The second notion suggests that, because fully eliminating risk is impossible, and because gauging risk is so difficult, safety is really a matter of managing risk to a reasonable degree, not trying to eliminate them altogether. “Safe and risk-free are different things,” said James Salzman, a Duke University law professor and the author of Drinking Water: A History. By Salzman’s reckoning, drinking water is safe—it almost certainly won’t hurt you—but it’s not entirely risk-free.
But is it really worth eliminating that final shred of danger? This is a distinctly modern, First World question. Speaking generally, Salzman explained that a truly risk-free system just isn’t worth the effort. “It just takes so many resources, so you don’t have anything left for anything else,” he said. After all, there are much larger risks in this world than traces of copper in your water.

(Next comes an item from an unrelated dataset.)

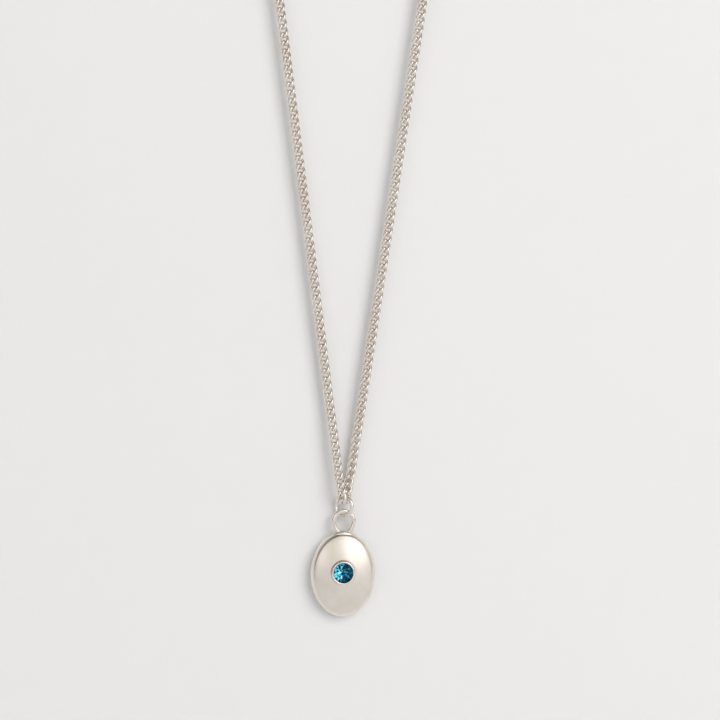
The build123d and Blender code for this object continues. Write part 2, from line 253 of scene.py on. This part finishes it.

That first notion of safety, though, has its adherents. And they’re easy targets for marketers. Brita’s marketing takes on a municipal water system that is, by world standards, remarkably safe, and suggests that it could be even safer. Similarly, organic and natural foods can draw on that inchoate sense of threat, drawing on our desire to eliminate risk whenever possible, and whatever the cost. Simply put, safety is good business. From a strict cost-benefit analysis, Brita may not be a great deal for most of its customers. But it certainly has something to sell: a sense of security and a particular vision of purity. And for many people, maybe, that’s worth the cash.
When I was growing up, my family used a Brita pitcher. I recently asked my mother why they had bothered to buy one, because I’ve never heard either of my parents express concerns about tap water’s taste or safety. Also, we always forgot to change the filter, so it wasn’t doing anything half the time, anyway.
Basically, my mother said with a touch of embarrassment, everyone else seemed to have a filter, so they bought one, too. My mother described first seeing a Brita pitcher in a friend’s kitchen in Portland, Oregon. “It made me more interested in water,” she explained. Sitting in that plastic pitcher, she said, the water seemed to sparkle.